How not to do multi-step processing

Code:
// Create Event
step = 0;

// World Generation
switch ( step ) {

    case 0:

        // Generate rooms
        ++ step;

    break;

    case 1:

        // Generate corridors
        ++ step;

    break;

}
Now here's why that approach is horrible under-cooked lasagna. Say that generate rooms takes 15 frames to process on my computer but it takes 350 frames on a some other slower computer. This would make porting to consoles (one day in the future) a massive pain in the butt. The Nintendo Switch might take 2x longer to do CPU-based work than the Xbox One and generally writing code in a one size fits all style is ill advised.
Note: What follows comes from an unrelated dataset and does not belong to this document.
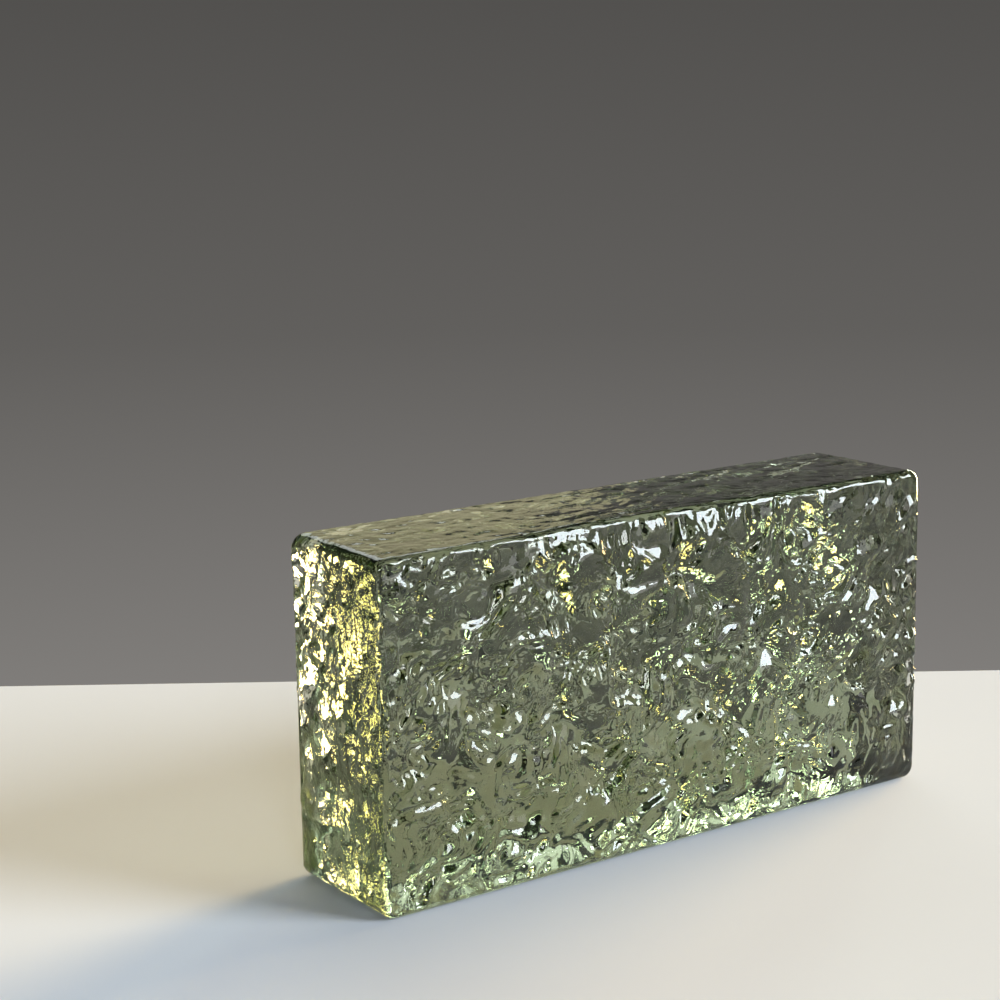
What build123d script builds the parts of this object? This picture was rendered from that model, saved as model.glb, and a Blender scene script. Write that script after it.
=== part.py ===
from build123d import *
import os
from dataclasses import dataclass
from math import cos, radians, sin, sqrt, tau
from random import Random

# A solid cast glass brick, standing on one of its long narrow sides. The origin is at the middle
# of the resting face, with X along the length, Y through the thickness and Z up. The two large
# faces and the two ends keep the crumpled skin that the molten glass froze in: crests, hollows
# and plateaus, broken into flat facets. The two bed faces, which are laid on each other in a
# wall, are flat. All sizes are in millimetres.

# Driving sizes of the brick
length = 200.0
thickness = 46.0
height = 100.0
corner_radius = 4.0  # the four corners of the outline, seen from the front
edge_radius = 2.5  # from a large face into the narrow sides
rim_width = 1.0  # flat margin between a rounded edge and the first facet


@dataclass
class Relief:
    """The crumpled skin of one face: several trains of frozen waves, each crossing the others."""

    roughness: float  # root mean square height of the waves
    plateau: float  # level at which the mould wall cut the crests off flat
    longest: float  # wavelength of the longest train
    shortest: float  # wavelength of the shortest train
    trains: int
    swirl: float  # how far the slow flow of the glass bends the crests sideways
    stretch: float  # how much longer the waves are along the face's height
    fade: float  # width over which the waves die out towards the rim
    facet: float  # width of the facets, which are stretched as the waves are
    seed: int  # so that no two faces are alike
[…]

My second attempt was far better and made a lot more sense. It takes this idea of breaking up code into multiple steps a bit further by providing a framework for deferred processing. I am now able to give the game tasks to complete. These tasks contain sets of scripts and a desired framerate. The framework handles everything else.

The way this system handles code is also much cleaner and more readable than my previous approach. Here's a sample...

The right way to do multi-step processing

Code:
gml_task_create(

    // Task name
    "world_generate",

    // Target framerate
    60,

    // Scripts
    chunk_ini,
    chunk_generate_rooms,
    chunk_generate_corridors,
    chunk_generate_corridors_cleanup

);
You can grab it for yourself right here for free.

I hope this post was informative and useful. I'll continue to post more GML tech stuff such as this as we move forward!
Hey man, great art there and great code...

I did not open the file to read yet, but I'm asking myself how much effort would be necessary to do it on 1.4 ?
 

Fern

Member
Not much. I just didn't write it for GMS 1.4 so there might be some stuff that GMS 1.4 doesn't like about it.